James Clary Jr. says, "Your feature on grandparents' names has me remembering sage childhood advice received from my paternal grandmother, who embraced the time-honored role of 'Maw-Maw' for her regiment of grandchildren.
"After teaching in St. Landry Parish schools for over 40 years, Maw-Maw Clary could size up and redirect any kid's problematic situation, as she did for me once as a 5-year-old.
"Crying after a deserved swat on the rear from Dad for some repeated infraction, I ran to Maw-Maw, who leaned down to receive me.
"'Awww,' she said to me gently, 'Why you cryin'?'
"'Daddy whipped me,' I huffed and bubbled.
"'Well, what did you do, James Ronald?'
"After reporting on the foolish infraction resulting in the needed punishment, Maw-Maw leaned closer to me with that loving face and gave me advice I remember to this day: 'Now, James Ronald…if you're gonna be STUPID, you gotta be TOUGH.'
"I have rigorously and thoroughly tested this pronouncement over the decades. Maw-Maw was right."
"Kids do the darndest neat things…out of love," says Keith Horcasitas.
"On a radio show's 'Good kid of the week' segment, I heard a dad proudly share a story about his 7-year-old daughter Suzie:
"Suzie had been giving out candy to folks at a nursing home during a church-sponsored Thanksgiving visit.
"After she thought she had given everyone a treat and was munching on some Cheetos, another resident came up asking for a goodie.
"So Suzie, without missing a beat, said, 'Would you like a Cheeto?'
"The recipient beamed from ear to ear as the handful of 'cheesy love' was shared."
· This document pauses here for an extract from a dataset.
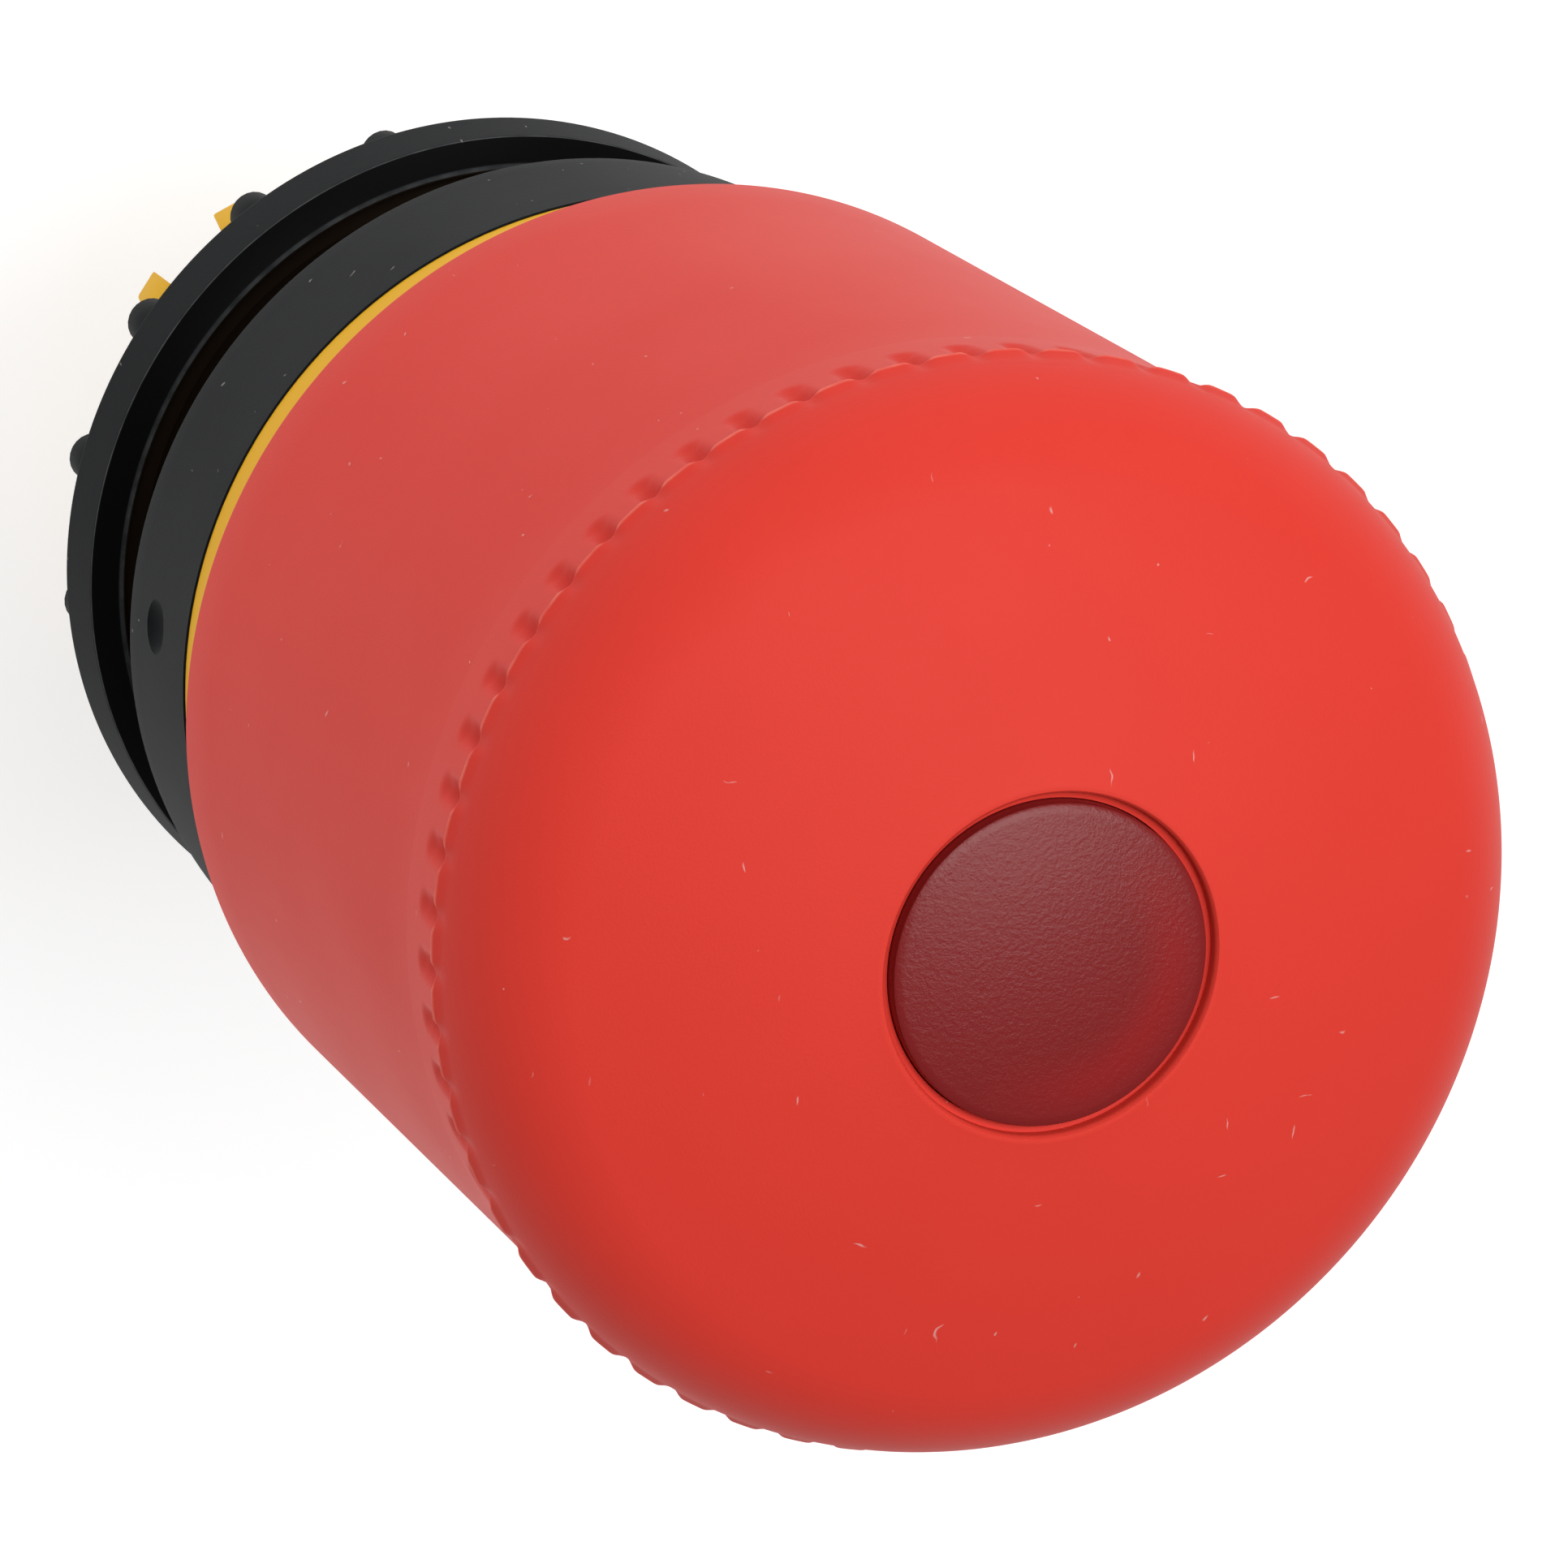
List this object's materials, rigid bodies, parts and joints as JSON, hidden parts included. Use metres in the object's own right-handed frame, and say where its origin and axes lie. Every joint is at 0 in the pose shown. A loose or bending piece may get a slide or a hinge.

T.W. says, "After reading Tony Falterman’s hair highlighting tips last week, I’ll share my own bleaching story.
"In the '80s, when 'rat tails' were an appropriate snub at 'the man' — or at least a little better than a full mullet — I sported a healthy 4-inch rat tail.
"I decided it needed a bit more flair, so I set out to bleach it.
"And, as any 14-year-old boy knows (no internet back then, folks), you bleach hair with, duh, bleach, right?
"I dipped my beautiful rat tail in a cup of bleach for about two minutes.
"When I looked at the back of my head in the mirror to admire my work, all I saw was a neatly cropped cut line that any high school administrator would love.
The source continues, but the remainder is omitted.